LISTED RECORDS:
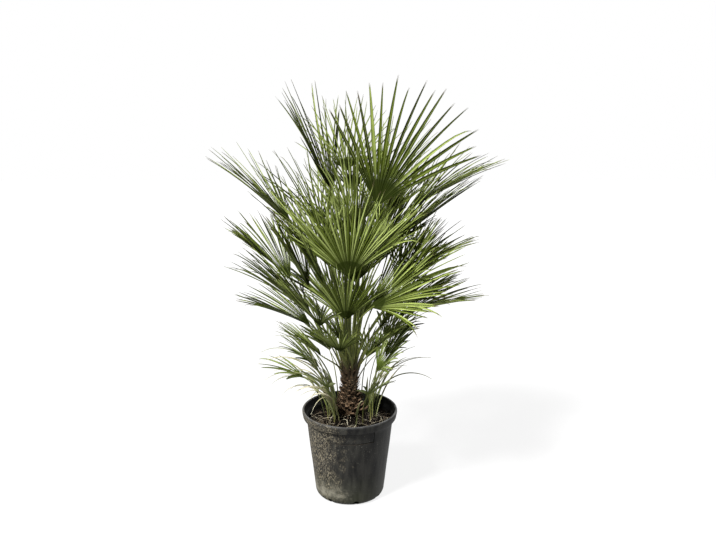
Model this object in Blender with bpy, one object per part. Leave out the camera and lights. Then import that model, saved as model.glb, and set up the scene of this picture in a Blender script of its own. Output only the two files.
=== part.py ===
"""A european fan palm in a round nursery pot, at rest. Metres, +Z up, origin under the pot's centre.

The pot, the soil, the trunk and every leaf are pieces of their own. A leaf is a stalk with a pleated fan at
its end: the fan is whole near its hub and split into stiff pointed segments further out.
"""

import math

import bmesh
import bpy
from mathutils import Quaternion, Vector
from mathutils.bvhtree import BVHTree

# Gap between pieces that touch.
GAP = 0.0003

# Pot
POT_HEIGHT = 0.305
RIM_RADIUS = 0.160
RIM_DEPTH = 0.026
NECK_RADIUS = 0.147
BAND_DROP = 0.046
BAND_STEP = 0.0012
HEEL_RADIUS = 0.1175
HEEL_HEIGHT = 0.025
BASE_RADIUS = 0.100
WALL = 0.0022
FLOOR = 0.0030
POT_SIDES = 40
DRAIN_COUNT = 8
DRAIN_RADIUS = 0.007

# Soil
SOIL_LEVEL = 0.262
MOUND_HEIGHT = 0.040
MOUND_RADIUS = 0.075
SOCKET_RADIUS = 0.043
SOCKET_DEPTH = 0.030

# Trunk: a cone of old leaf bases in tiers, and the radius at each height
TRUNK_RADII = ((0.289, 0.042), (0.311, 0.0385), (0.335, 0.0340), (0.359, 0.0295), (0.384, 0.0260),
               (0.413, 0.0235), (0.443, 0.0215), (0.473, 0.0200), (0.503, 0.0180), (0.520, 0.0150))
TRUNK_FLARE = 0.0025
TRUNK_TOP = 0.530
TRUNK_SIDES = 24
TIER_HEIGHTS = (0.409, 0.439, 0.469, 0.499)
TIER_LEAN = (0.24, 0.20, 0.15, 0.10)

# Leaves
PALMAN = 0.18
WIDEST = 0.42
BLADE_THICKNESS = 0.0015
BLADE_ROOM = 0.004
SEGMENT_WIDTH = 0.030
SHOOT_SEGMENT_WIDTH = 0.045
DROOP = 0.12
SHOOT_DROOP = 0.5
STALK_RADIUS = 0.0042
STALK_TIP_RADIUS = 0.0026
STALK_SIDES = 6
STALK_STEPS = 7
STALK_ROOM = 0.0012

# Segments that would meet another piece bend aside by these angles, upward and sideways.
BENDS = [(0, 0)] + [(up * step, side * step) for step in (4, 8, 12, 16, 20, 26)
                    for up, side in ((1, 0), (-1, 0), (0, 1), (0, -1), (1, 1), (1, -1), (-1, 1), (-1, -1))]
LENGTHS = (1.0, 0.85, 0.7, 0.55, 0.4)

# Main fronds. Name: tier on the trunk, hub x, y, z, heading and rise of the fan's middle, roll about it,
# length, half spread, fold of the two halves, segments. Metres and degrees; a heading of 0 is +X, 90 is +Y.
FRONDS = {
    "frond_crest_right": (3, 0.085, -0.14, 1.03, 45, 62, 30, 0.45, 44, 10, 17),
    "frond_crest_left": (3, -0.055, 0.02, 1.03, 170, 68, -10, 0.42, 44, 20, 15),
    "frond_crest_back": (3, 0.01, 0.15, 1.02, 95, 75, 0, 0.33, 45, 10, 14),
    "frond_upper_left": (2, -0.19, 0.00, 0.94, 180, 45, 0, 0.37, 55, 20, 15),
    "frond_upper_right": (3, 0.21, 0.08, 0.98, 10, 28, 0, 0.36, 45, 28, 14),
    "frond_upper_front": (2, 0.00, -0.16, 0.81, -90, 80, 0, 0.36, 55, 5, 17),
    "frond_heart": (3, 0.02, -0.06, 0.93, -70, 78, 0, 0.34, 40, 15, 14),
    "frond_centre_left": (2, -0.07, -0.10, 0.85, 200, 62, 30, 0.34, 50, 12, 14),
    "frond_centre_right": (2, 0.09, -0.07, 0.86, -10, 58, 30, 0.35, 50, 12, 14),
    "frond_right": (2, 0.16, 0.04, 0.88, 0, 38, 0, 0.36, 45, 28, 14),
    "frond_back_high": (3, 0.10, 0.12, 1.01, 45, 55, 0, 0.33, 45, 20, 13),
    "frond_back_right": (2, 0.10, 0.15, 0.90, 60, 50, 0, 0.35, 45, 20, 13),
    "frond_back_left": (2, -0.10, 0.16, 0.90, 120, 50, 0, 0.35, 45, 20, 13),
    "frond_inner_left": (2, -0.15, 0.06, 0.84, 165, 58, 0, 0.33, 45, 22, 13),
    "frond_left": (1, -0.20, 0.12, 0.72, 155, 38, 0, 0.34, 45, 30, 14),
    "frond_left_steep": (1, -0.13, -0.02, 0.73, 170, 60, 0, 0.31, 40, 30, 13),
    "frond_middle_right": (1, 0.14, 0.01, 0.74, 0, 34, 10, 0.34, 45, 28, 14),
    "frond_front_right": (1, 0.07, -0.16, 0.71, -15, 36, 35, 0.37, 50, 15, 15),
    "frond_front_left": (1, -0.09, -0.19, 0.66, -120, 42, -15, 0.28, 45, 20, 13),
    "frond_centre_low": (1, -0.01, -0.13, 0.66, -95, 68, 0, 0.25, 50, 10, 12),
    "frond_back": (1, 0.03, 0.20, 0.72, 85, 40, 0, 0.35, 50, 20, 13),
    "frond_inner_back": (1, -0.07, 0.11, 0.77, 130, 58, 0, 0.32, 45, 20, 12),
    "frond_inner_right": (1, 0.09, 0.09, 0.79, 40, 52, 0, 0.33, 45, 20, 12),
    "frond_low_left": (0, -0.12, -0.08, 0.66, 195, 40, 0, 0.35, 45, 30, 14),
    "frond_lowest_left": (0, -0.13, 0.05, 0.58, 170, 22, 0, 0.29, 45, 28, 13),
    "frond_lowest_right": (0, 0.16, -0.09, 0.66, -10, 20, 0, 0.30, 45, 28, 14),
    "frond_low_right": (0, 0.14, 0.10, 0.60, 35, 25, 0, 0.31, 45, 25, 12),
    "frond_low_back": (0, -0.05, 0.17, 0.60, 115, 25, 0, 0.33, 45, 25, 12),
    "frond_small_left": (0, -0.09, -0.10, 0.53, 200, 40, 0, 0.20, 50, 18, 10),
    "frond_small_right": (0, 0.09, -0.10, 0.56, -40, 45, 20, 0.20, 50, 18, 11),
    "frond_small_front": (0, -0.03, -0.12, 0.55, -110, 45, 0, 0.19, 50, 15, 10),
    "frond_small_back": (0, 0.03, 0.13, 0.58, 75, 45, 0, 0.22, 50, 15, 10),
    "frond_core_high": (3, -0.01, 0.01, 0.90, 110, 80, 0, 0.33, 50, 8, 15),
    "frond_core_left": (2, -0.06, 0.03, 0.88, 150, 74, 0, 0.33, 50, 12, 14),
    "frond_core_low": (1, 0.02, -0.05, 0.76, -80, 76, 0, 0.30, 50, 10, 13),
    "frond_fill_left": (1, -0.08, -0.10, 0.77, 180, 58, 10, 0.31, 50, 12, 13),
    "frond_fill_right": (1, 0.15, -0.10, 0.75, 10, 64, 10, 0.31, 50, 12, 13),
    "frond_crest_middle": (3, -0.01, 0.06, 1.10, 100, 76, 0, 0.28, 48, 8, 13),
    "frond_low_fill_left": (0, -0.02, -0.10, 0.57, 205, 52, 0, 0.27, 50, 12, 12),
    "frond_low_fill_right": (0, 0.10, -0.04, 0.60, -30, 52, 10, 0.29, 50, 12, 12),
    "frond_right_fill": (0, 0.16, 0.04, 0.69, -10, 44, 0, 0.28, 40, 20, 11),
}

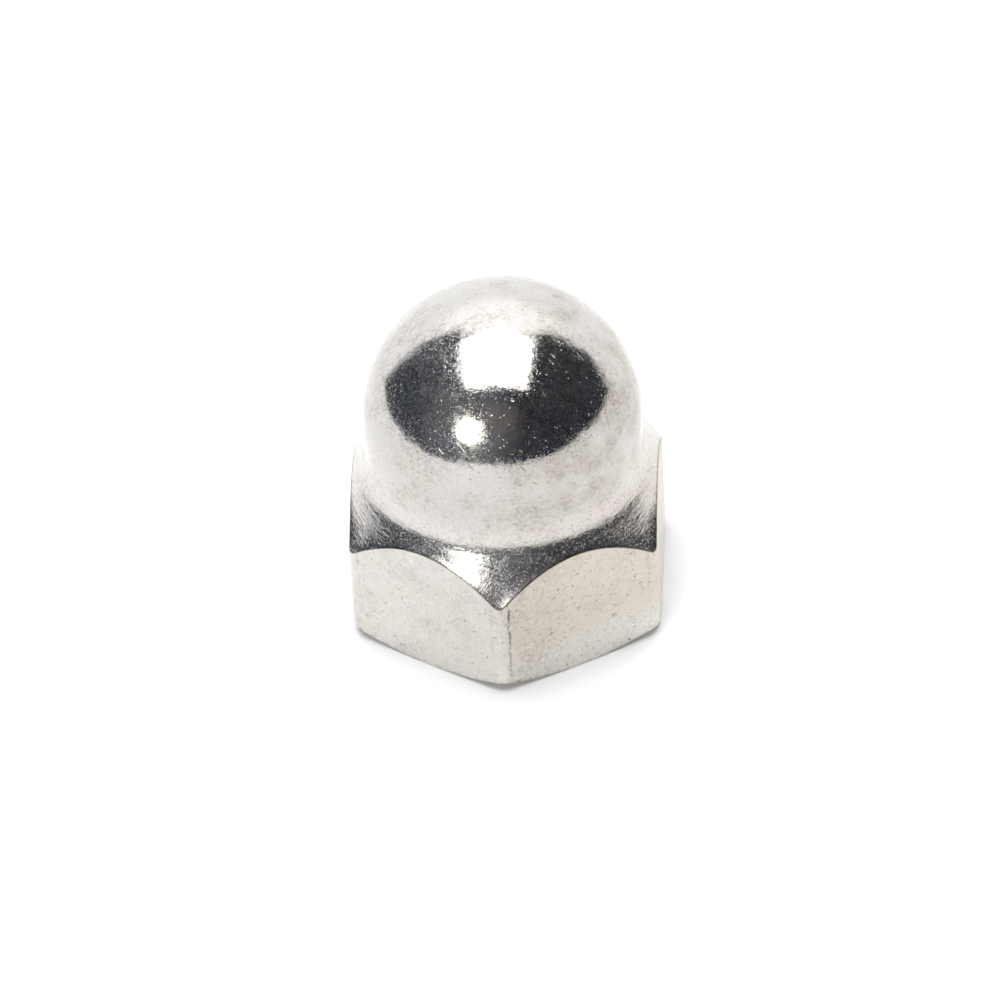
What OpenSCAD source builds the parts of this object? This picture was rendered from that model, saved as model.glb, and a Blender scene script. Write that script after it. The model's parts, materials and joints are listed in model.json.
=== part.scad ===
// High domed cap nut (acorn nut): a hexagon and a closed dome made in one piece,
// with a blind threaded hole that opens at the bearing face.
//
// Millimetres. The origin is the middle of the bearing face, +Z runs along the
// thread axis towards the top of the dome, and two corners of the hexagon lie on
// the Y axis. The hole is shown at the thread's minor diameter.

/* [Overall] */
// Width of the hexagon across its flats
across_flats = 13; // [10:0.1:24]
// Height from the bearing face to the top of the dome
height = 15; // [12:0.1:30]

/* [Hexagon] */
// Radius on the six upright corners
corner_round = 0.8; // [0.1:0.05:2]
// How far the rim of the round bearing face lies inside the flats
bearing_inset = 0.05; // [0:0.05:0.6]
// Rise of the chamfer under the six corners, in degrees from the bearing face
base_chamfer_angle = 27; // [15:1:45]

/* [Shoulder] */
// Slope of the conical shoulder, in degrees from the bearing face
shoulder_angle = 58; // [30:1:75]
// Radius that blends the shoulder into the side of the dome
shoulder_blend = 2; // [0.2:0.1:5]

/* [Dome] */
// How far the side of the dome lies inside the flats
dome_inset = 0.575; // [0.2:0.025:1.5]
// Straight side between the shoulder and the start of the dome's sphere
neck_height = 2; // [0.5:0.1:4]

/* [Threaded hole] */
// Nominal diameter of the thread
thread_d = 8; // [4:0.1:9.6]
// Pitch of the thread
thread_pitch = 1.25; // [0.5:0.05:1.75]
// How much wider the countersunk mouth is than the thread
mouth_extra = 0.75; // [0.1:0.05:1]
// Full angle of the countersink at the mouth, in degrees
mouth_angle = 120; // [60:1:150]
// Full angle of the drill point at the closed end, in degrees
drill_angle = 118; // [90:1:150]
// Metal left between the drill point and the top of the dome
crown = 2; // [1:0.1:4]

/* [Hidden] */
$fn = 96;

// What the minor diameter of a 60 degree thread loses on the nominal one, per millimetre of pitch
MINOR_LOSS_PER_PITCH = 1.0825;
// How far a cutting shape runs past the face it cuts
CUT = 1;
// Angle at which a rounding runs into the face beside it, so that the two cross cleanly
MEET = 2;
HEX_SIDES = 6;

hex_r = across_flats / 2;
// From the axis to a corner of the hexagon, before the corner is rounded
sharp_corner_r = hex_r / cos(30);
// From the axis to the centre of a corner's rounding, and half a flat's straight width
round_centre_r = (hex_r - corner_round * cos(MEET)) / cos(30);
flat_half = round_centre_r / 2;

bearing_r = hex_r - bearing_inset;
base_chamfer_rise = (sharp_corner_r + CUT - bearing_r) * tan(base_chamfer_angle);

dome_r = hex_r - dome_inset;
dome_centre_z = height - dome_r;
shoulder_top_z = dome_centre_z - neck_height;
// Where the shoulder's cone would pass outside the corners
shoulder_low_z = shoulder_top_z - (sharp_corner_r + CUT - dome_r) * tan(shoulder_angle);

// The blend turns from the upright neck to the shoulder and may use the whole neck
blend_turn = 90 - shoulder_angle;
blend_r = min(shoulder_blend, neck_height / tan(blend_turn / 2));
blend_reach = blend_r * cos(MEET);
blend_centre = [dome_r + blend_reach, shoulder_top_z + blend_reach * tan(blend_turn / 2)];
blend_foot = blend_centre - blend_reach * [cos(blend_turn), sin(blend_turn)];

thread_minor_r = (thread_d - MINOR_LOSS_PER_PITCH * thread_pitch) / 2;
mouth_r = (thread_d + mouth_extra) / 2;
mouth_depth = (mouth_r - thread_minor_r) / tan(mouth_angle / 2);
drill_point_h = thread_minor_r / tan(drill_angle / 2);
hole_end_z = height - crown - drill_point_h;

// Hexagon kept only where a flat's bar or a corner's disc covers it, which rounds its corners
module hexagon_outline() {
    intersection() {
        rotate(180 / HEX_SIDES)
            circle(r = sharp_corner_r, $fn = HEX_SIDES);
        for (turn = [0 : 360 / HEX_SIDES : 360 - 360 / HEX_SIDES])
            rotate(turn) {
                translate([0, -flat_half])
                    square([hex_r + CUT, 2 * flat_half]);
                rotate(180 / HEX_SIDES)
                    translate([round_centre_r, 0])
                        circle(r = corner_round);
            }
    }
}

// Half section of the turned shape: base chamfer, shoulder, blend, neck and dome
module turned_section() {
    difference() {
        polygon([
            [0, 0],
            [bearing_r, 0],
            [sharp_corner_r + CUT, base_chamfer_rise],
            [sharp_corner_r + CUT, shoulder_low_z],
            blend_foot,
            blend_centre,
            [dome_r, blend_centre[1]],
            [0, blend_centre[1]]
        ]);
        translate(blend_centre)
            circle(r = blend_r);
    }
    square([dome_r, dome_centre_z]);
    intersection() {
        translate([0, dome_centre_z])
            circle(r = dome_r);
        square([dome_r + CUT, height]);
    }
}

// Blind hole: countersunk mouth, thread at its minor diameter, drill point
module threaded_hole() {
    rotate_extrude()
        polygon([
            [0, -CUT],
            [mouth_r + CUT * tan(mouth_angle / 2), -CUT],
            [thread_minor_r, mouth_depth],
            [thread_minor_r, hole_end_z],
            [0, hole_end_z + drill_point_h]
        ]);
}

module cap_nut() {
    color([0.83, 0.82, 0.79])
        difference() {
            intersection() {
                rotate_extrude()
                    turned_section();
                linear_extrude(height = height)
                    hexagon_outline();
            }
            threaded_hole();
        }
}

cap_nut();
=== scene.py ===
"""Looks of a nickel-plated high domed cap nut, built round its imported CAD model.

The nut is one closed skin: a drilled and threaded hole, the bearing face, the hexagon, the
sloped shoulder, the neck and the dome. A node tree takes a flat grid of columns (round the
axis) and rows (along the half section) and moves each point to its place by rule. Lengths
are metres, except in the plate material, where patterns and heights are millimetres.
"""
import json
import math

import bmesh
import bpy
from mathutils import Matrix, Vector


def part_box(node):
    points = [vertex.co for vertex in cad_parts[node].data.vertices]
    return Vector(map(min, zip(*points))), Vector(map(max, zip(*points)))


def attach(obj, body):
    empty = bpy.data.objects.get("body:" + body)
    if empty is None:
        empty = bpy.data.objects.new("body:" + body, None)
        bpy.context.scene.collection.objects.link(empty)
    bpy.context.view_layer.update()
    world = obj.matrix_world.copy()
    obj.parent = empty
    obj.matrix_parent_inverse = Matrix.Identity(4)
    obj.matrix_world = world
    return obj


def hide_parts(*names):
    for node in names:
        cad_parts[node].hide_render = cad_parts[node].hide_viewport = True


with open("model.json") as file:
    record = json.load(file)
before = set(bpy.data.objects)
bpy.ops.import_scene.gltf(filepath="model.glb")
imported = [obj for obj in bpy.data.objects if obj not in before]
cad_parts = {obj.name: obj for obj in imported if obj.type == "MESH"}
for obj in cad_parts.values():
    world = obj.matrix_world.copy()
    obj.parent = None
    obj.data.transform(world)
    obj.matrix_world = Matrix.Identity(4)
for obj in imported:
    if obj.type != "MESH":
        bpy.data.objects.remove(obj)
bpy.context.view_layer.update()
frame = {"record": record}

MM = 0.001

# ---------------------------------------------------------------- sizes of the nut

low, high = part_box("cap_nut")
MOUNTS = {mount["name"]: mount for mount in frame["record"]["mounts"]}

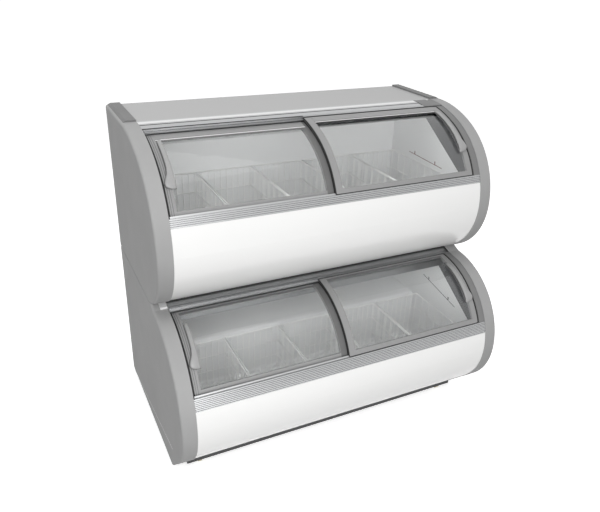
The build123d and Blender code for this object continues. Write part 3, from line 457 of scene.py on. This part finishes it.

GIVEN PROBLEM:
In the listing above, find the line with "diameter, drill point" and the line with "cad_parts[node].hide_render = cad_parts[node].hide_viewport", then print exactly those two lines and every line between them, and nothing more.

RESPONSE:
// Blind hole: countersunk mouth, thread at its minor diameter, drill point
module threaded_hole() {
    rotate_extrude()
        polygon([
            [0, -CUT],
            [mouth_r + CUT * tan(mouth_angle / 2), -CUT],
            [thread_minor_r, mouth_depth],
            [thread_minor_r, hole_end_z],
            [0, hole_end_z + drill_point_h]
        ]);
}

module cap_nut() {
    color([0.83, 0.82, 0.79])
        difference() {
            intersection() {
                rotate_extrude()
                    turned_section();
                linear_extrude(height = height)
                    hexagon_outline();
            }
            threaded_hole();
        }
}

cap_nut();
=== scene.py ===
"""Looks of a nickel-plated high domed cap nut, built round its imported CAD model.

The nut is one closed skin: a drilled and threaded hole, the bearing face, the hexagon, the
sloped shoulder, the neck and the dome. A node tree takes a flat grid of columns (round the
axis) and rows (along the half section) and moves each point to its place by rule. Lengths
are metres, except in the plate material, where patterns and heights are millimetres.
"""
import json
import math

import bmesh
import bpy
from mathutils import Matrix, Vector


def part_box(node):
    points = [vertex.co for vertex in cad_parts[node].data.vertices]
    return Vector(map(min, zip(*points))), Vector(map(max, zip(*points)))


def attach(obj, body):
    empty = bpy.data.objects.get("body:" + body)
    if empty is None:
        empty = bpy.data.objects.new("body:" + body, None)
        bpy.context.scene.collection.objects.link(empty)
    bpy.context.view_layer.update()
    world = obj.matrix_world.copy()
    obj.parent = empty
    obj.matrix_parent_inverse = Matrix.Identity(4)
    obj.matrix_world = world
    return obj


def hide_parts(*names):
    for node in names:
        cad_parts[node].hide_render = cad_parts[node].hide_viewport = True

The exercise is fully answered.